Why Choose UPMC for Pancreatic Cancer Care

UPMC Hillman Cancer Center's Pancreatic Cancer Program harnesses the expertise of a multidisciplinary team to provide comprehensive, cutting-edge therapy for patients with all types and stages of pancreatic cancer. Our pancreatic cancer surgeons work with specialists in many fields to provide state-of-the-art treatment strategies, including the most advanced therapies, precision-based approaches, and the latest clinical trials.

UPMC Hillman Cancer Center is the only one in the region designated as a comprehensive cancer center by the National Cancer Institute. We have more than 60 UPMC Hillman Cancer Center locations in Pennsylvania and Ohio.

Experience

Our surgical team is among the most experienced in the world, performing more than 1,000 pancreatic resections over the past 10 years, including more than 500 robotic Whipple procedures.

UPMC pioneered the use of robotic surgery for pancreatic cancer and performs more of these procedures than any other center in the nation.

Novel Chemotherapies and Precision Medicine

Chemotherapy can be an effective treatment option for patients with pancreatic cancer and may be used in combination with another therapy, such as radiation or surgery. Our team develops customized treatment plans using the latest chemotherapy regimens based on each patient’s condition, overall health, and treatment goals.
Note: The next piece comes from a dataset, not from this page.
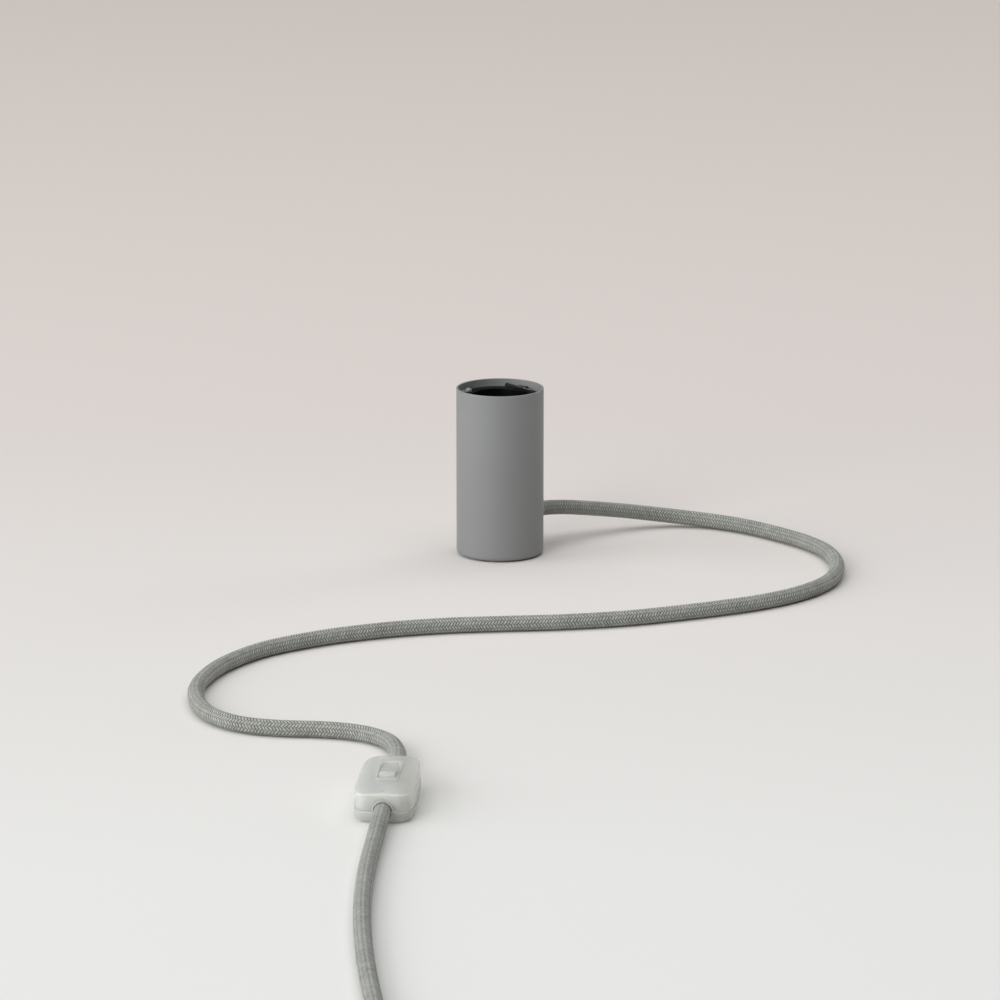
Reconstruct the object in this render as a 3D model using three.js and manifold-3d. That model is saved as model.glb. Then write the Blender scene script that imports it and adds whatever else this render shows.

For patients who are surgical candidates, our experts use neoadjuvant chemotherapy, or chemotherapy that is given before surgery, to develop precision-based treatments after surgery. This involves:

  • Administering chemo before surgery to shrink the tumor(s)
  • Examining the tumor(s) after surgery to determine if the chemo effectively killed the tumor cells
  • Continuing with the same type of chemo following surgery, or trying a different, potentially more effective type

This approach allows our experts to identify which treatments are the most effective for each individual patient, improving survival rates.

Clinical Trials

The experts in our program are participating in — and in some cases, leading — clinical trials to develop more effective treatments for pancreatic cancer. Our investigators are exploring the use of checkpoint inhibitors, a type of immunotherapy, in combination with chemotherapy for surgical candidates. We will soon open a new trial examining the effectiveness of intra-arterial chemotherapy delivered through a catheter.